Right now Aaron Rodgers seems to be leading the MVP race as he has the Green Bay Packers at 9-3 and winners of four straight games. If you replace Rodgers with an average quarterback, the Packers would be lucky to be a .500 team. That’s the definition of a real MVP.
What Watt is doing is a great story and he’s a treat to watch, but unless the Texans are played past week 17, Watt should only walk away with the Defensive Player of the Year award.
1. Johnny Manziel
JOHNNY FOOTBALL HAS ARRIVED! NOTHING ELSE IN THIS WORLD MATTERS!
2. Vikings Punt Block Team
As always, this comes with an asterisk as it came against a NFC South team, but it’s still pretty impressive to block two punts and return them both for touchdowns in the same game.
3. Ryan Fitzpatrick’s Beard
Ryan Fitzpatrick closed out No Shave November in style with six touchdowns against the Titans.
4. J.J. Watt: Touchdown Machine
Five touchdowns for a defensive player. I already wrote enough about him.
5. Mark Sanchez Thanksgiving Redemption
Sanchez became the butt-end of a joke when he performed The Butt Fumble during Thanksgiving 2012. WHO IS LAUGHING NOW?!?!?! Well, still us. But he had a nice game about the Cowboys on Thanksgiving 2014.
6. Richard Sherman
Maybe Colin Kaepernick should just stop throwing his way. Like. Forever.
7. Colt McCoy
The Redskins may’ve lost, but it wasn’t because of Future Hall of Famer Colt McCoy. It was because their defense sucked.

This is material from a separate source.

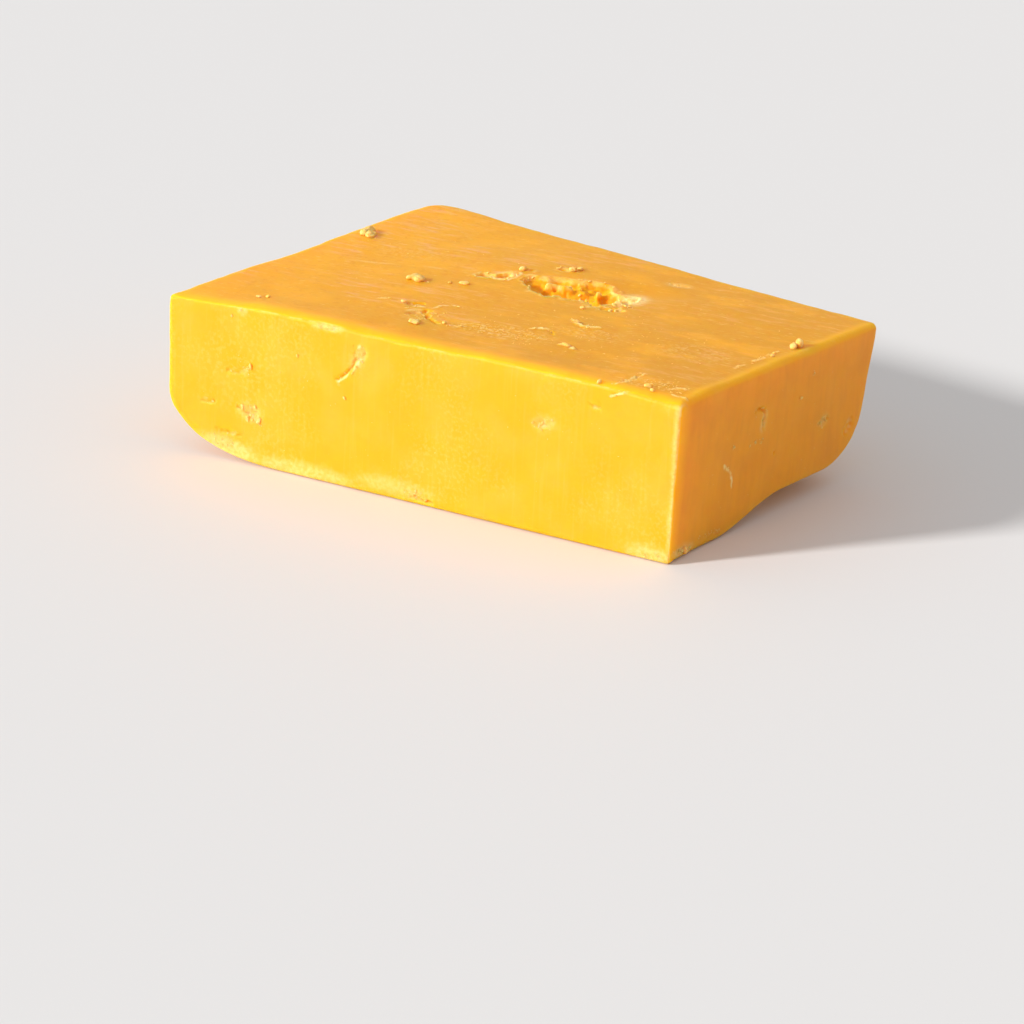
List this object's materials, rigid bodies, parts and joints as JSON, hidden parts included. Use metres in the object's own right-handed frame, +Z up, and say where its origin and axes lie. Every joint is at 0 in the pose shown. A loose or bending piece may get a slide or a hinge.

8. AFC North Leading Cincinnati Bengals
It wasn’t pretty, but they got it done and now lead the division. I might be eating my words in a couple of weeks.
9. Blake Bortles
INT Leader Blake Bortles rallied the Jaguars from a 21-0 deficit to defeat the Giants. Bortles led the team in passing and rushing and would’ve led the team in receiving if he could throw the ball and catch it himself. But that’s not possible, right Gisele?
10. Bye Bye Bye Weeks
It started this week and it lasts until the end of the season. All 32 teams in action every week.
11. Calgary Stampeders
Sometimes you just have to show the CFL a little love. Congrats to the Stampeders for winning the Grey Cup in a game that no one watched.
20. The INT Battle
Bortles still leads, but he had a clean week. Jay Cutler and Andy Dalton are the two names to watch at this point and if Geno Smith remains the starter, he’s always in the race.
32. Geno Smith
HE’S BAAAAAAACK! Geno threw 13 passes and completed seven of them to his team and one to the other team. Welcome back, Geno.
30. The Arizona Cardinals
They lost to a NFC South team and are slowly fading down the stretch. Plus Patrick Peterson talked trash and got lit up by Julio Jones.
50. Travis Kelce Jerking Off
Dustin James sung the praises of Travis Kelce prior to the season. Now he’ll be remembered for fake jerking off on the sidelines.
102. Ron Rivera After A Bye Week
Rivera is 0-4 after a bye week and the Panthers have been outscored 102-36 in those four games. What does he actually spend his bye week doing?
150. Thanksgiving Games
I told you they would all suck.
300. Brian Hoyer
Sorry, Brian
500. Derek Carr
He looked to be Oakland’s answer at QB, but now I’m not so sure.
1000. Ray Rice Situation
Every single person involved in this situation should be ashamed and never allowed to be allowed in football or talk to the media ever again.